The FFF/MALLS analysis provides more reliable average lengths and length distributions of TOCNs than those determined from TEM images because the FFF/MALLS analysis can cover more than 1010 TOCN elements for the length determination when the volume of injected 0.05 mL of 0.1% (w/v) TOCN/dispersions is ~50 μL. In contrast, the lengths of only 200–300 TOCN elements are measured from TEM images. However, the results obtained in this study indicate that only TOCNs with lengths < 300 nm or CNCs provide reasonable lengths and length distributions for the FFF/MALLS analysis.

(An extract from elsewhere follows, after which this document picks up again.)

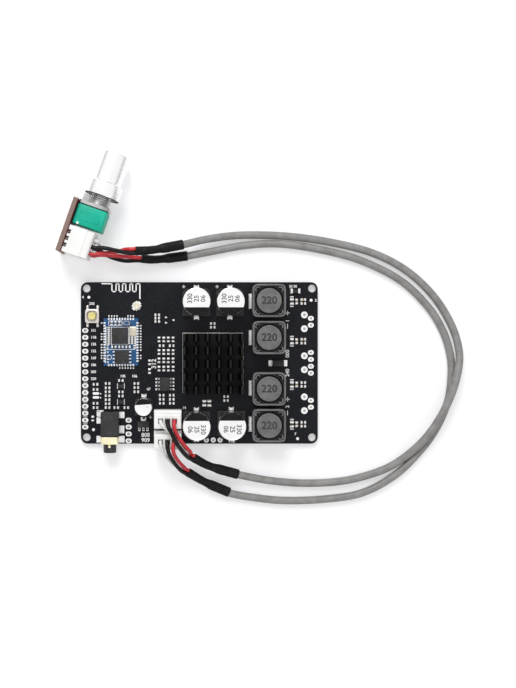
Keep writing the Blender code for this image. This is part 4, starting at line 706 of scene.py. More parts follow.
BRASS = plated("jack_brass", (0.93, 0.86, 0.55), (1.0, 0.96, 0.74), 0.75, stretch=(0.15, 1.0, 1.0))
POT_STEEL = plated("pot_steel", (0.22, 0.225, 0.225), (0.72, 0.72, 0.71), 1.0, (0.16, 0.4), (0.2, 0.2, 1.4))
KNOB_METAL = turned_metal("knob_aluminium", (0.93, 0.93, 0.935), (0.98, 0.98, 0.98), metallic=0.75)
SHAFT_METAL = turned_metal("shaft_aluminium", (0.6, 0.6, 0.6), (0.75, 0.75, 0.74), (0.25, 0.4))

CABLE_GREY = jacket("cable_grey", (0.21, 0.205, 0.2), (0.3, 0.293, 0.285))
SLEEVE_BLACK = jacket("sleeve_black", (0.0035, 0.0035, 0.0042), (0.0075, 0.0075, 0.0085), (0.45, 0.6),
                      dust=0.03, specular_ior_level=0.14)
WIRE_FINISHES = {
    "white": jacket("wire_white", (0.76, 0.76, 0.74), (0.86, 0.86, 0.84), (0.3, 0.42), 0.006),
    "black": jacket("wire_black", (0.003, 0.003, 0.003), (0.007, 0.007, 0.0075), (0.3, 0.42), 0.006, 0.02,
                    specular_ior_level=0.2),
    "red": jacket("wire_red", (0.5, 0.012, 0.022), (0.66, 0.022, 0.035), (0.24, 0.36), 0.006, 0.03),
}


def dress(names, material):
    """Give solids that keep their own shape a finish."""
    for name in names:
        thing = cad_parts[name]
        thing.data.materials.clear()
        thing.data.materials.append(material)


# Main board

def plated_hole(length, width, hole, sides=24):
    """Tinned pad round a hole. Its section runs pad edge, pad top, hole edge, down the hole and back."""
    pad = outline(length, width, width / 2, sides)
    bore = circle(hole / 2, sides)
    top = BOARD_TOP + PAD_LIFT
    rows = [(pad, BOARD_TOP), (pad * 0.97, top), (bore * 1.12, top), (bore, top - 0.05), (bore, 0.02),
            (bore * 1.12, -PAD_LIFT), (pad * 0.97, -PAD_LIFT), (pad, 0.0)]
    return risen(rows, ring=True)


def pad_rows():
    """Pads of the side, service, ring, speaker and sense rows, each at its holes, and the round targets."""
    step = np.arange(SIDE_PADS) * PAD_PITCH
    headers = grid(SIDE_ROW[:1], SIDE_ROW[1] - step)
    headers += grid(SERVICE_ROW[:1], SERVICE_ROW[1] - step[:SERVICE_PADS])
    rings = grid(RING_ROW[0] + step[:RING_PADS], RING_ROW[1:])
    target = turned([(0.55, BOARD_TOP), (0.52, BOARD_TOP + PAD_LIFT)], 20)
    return together(repeated(plated_hole(2.3, 1.8, 0.95), headers),
                    repeated(plated_hole(1.85, 1.85, 0.95), rings),
                    repeated(plated_hole(2.5, 2.5, 1.0), grid([SPEAKER_X], SPEAKER_ROWS)),
                    repeated(plated_hole(2.2, 1.8, 0.74), grid([SENSE_X], SENSE_ROWS)),
                    repeated(target, FIDUCIALS))


def empty_pads():
    """Bare tinned pads that carry no part: three pointed ones, two long ovals and the dots beside them."""
    point = np.array([(0.48, 0.0), (-0.4, 0.42), (-0.4, -0.42)])
    wedge = risen([(point, BOARD_TOP), (point * 0.96, BOARD_TOP + PAD_LIFT)])
    return together(repeated(wedge, [(-12.2, 16.8), (-12.2, 14.8), (-9.6, 15.8)], (0.0, 0.0, 180.0)),
                    repeated(land(2.4, 0.95, corner=0.45, sides=16), [(-38.1, -11.24), (-38.1, -12.7)]),
                    repeated(land(0.5, 0.45), [(-36.4, -11.35), (-36.4, -12.8)]))


def solder_cones():
    """Solder round the header pins under the board: a cone that thins towards the pin's tail."""
    cone = turned([(0.95, 0.0), (0.92, -0.06), (0.66, -0.14), (0.5, -0.24), (0.42, -0.36), (0.3, -0.39)], 20)
    return together(*[repeated(cone, grid(x + PINS, [y])) for x, y in HEADER_PLACES])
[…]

Determination of TOCN fibril mass by FFF/MALLS

When the dn/dc value of TOCN is used in FFF/MALLS analysis with a RI detector, the fibril mass per mole of TOCN with a particular length can be estimated. Figure 5a presents the FFF elution patterns and corresponding plots of the fibril mass as a function of FFF elution time for AH-TOCN and TOCN-80. Figure 5b shows the relationships between the TOCN fibril length and corresponding fibril mass calculated from the results in Fig. 5b reveal that the mass of AH-TOCN is approximately twice that of TOCN-80 at the same fibril length. The average widths of AH-TOCN and TOCN-80 determined from AFM height images were ~ 3.8 and ~2.6 nm, respectively (Tanaka et al. 2015). The FFF/MALLS results in Fig. 5b correspond well to those obtained from AFM images, because the fibril masses are proportional to the square of the fibril lengths.

Fig. 5
figure 5

FFF elution pattern detected by RI and corresponding fibril mass plots for AH-TOCN and TOCN-80 (a), and the relationships between TOCN length and mass values (b)

The fibril length/mass results in Fig. 5b indicate that the width of one TOCN element increased from ~ 2.6 nm in the original TOCN to ~ 3.8 nm by binding two TOCN elements in a parallel manner. Most likely, the carboxylate-group-containing surface molecules present on each TOCN element were partially degraded and removed from the surface during acid hydrolysis. Then, the TOCN surfaces with almost no carboxylate groups (such as cellulose molecules) agglomerated to form TOCNs with larger widths during acid hydrolysis.

In our previous papers, we assumed that the cross-sections of TOCNs prepared from wood celluloses were square and consisted of 6 × 6 = 36 cellulose chains based on TEM and AFM images, and X-ray diffraction (XRD) patterns (Okita et al. 2010; Isogai et al. 2011; Shinoda et al. 2012; Saito et al. 2013). However, Fig. 5b reveals that the TOCN with the fibril length of 200 nm (which corresponds to a degree of polymerization of 400 for the cellulose I crystal) has a ~3200 kg/mol. This molar mass value corresponds to the 7 × 7 = 49 model, for which the square cross-section of each TOCN consists of cellulose and surface-oxidized cellulose chains. This value is overestimated according to recently published models of cellulose microfibrils in plant cell walls (Cosgrove 2014; Nixon et al. 2016). The molar mass plots of TOCNs swollen in water were determined using FFF/MALLS in this study, different from the fibril widths of TOCNs determined in dry state by TEM, AFM, or XRD. This difference between dry and swollen states of TOCNs may have caused the difference in fibril widths, because TOCNs have hydrophilic sodium C6-carboxylate groups densely and position-selective present on the surfaces. Further studies are, however, required to clarify the reason for the large cross-sectional TOCN widths, when determined using FFF/MALLS.

Conclusions

The optimum operation conditions of a FFF/MALLS system were established for AH-TOCN and TOCNs, which have abundant anionically charged sodium carboxylate groups on their surfaces. These FFF operation conditions differed from those for CNCs. When AH-TOCN and TOCN-80 with length-weighted average lengths of 170 and 270 nm, respectively, were used, the obtained length distributions were mostly consistent with those determined from TEM images. However, the distributions of lengths > 250 nm determined by FFF/MALLS were underestimated compared with those determined from TEM images. The FFF/MALLS analysis provided no reasonable data for TOCN-40 and TOCN-10 with length-weighted average lengths > 400 nm. Therefore, reliable lengths and length distributions can be obtained by FFF/MALLS analysis only for TOCNs with lengths < 200 nm. The FFF/MALLS/RI analysis also provided fibril mass distributions for AH-TOCN and TOCN-80.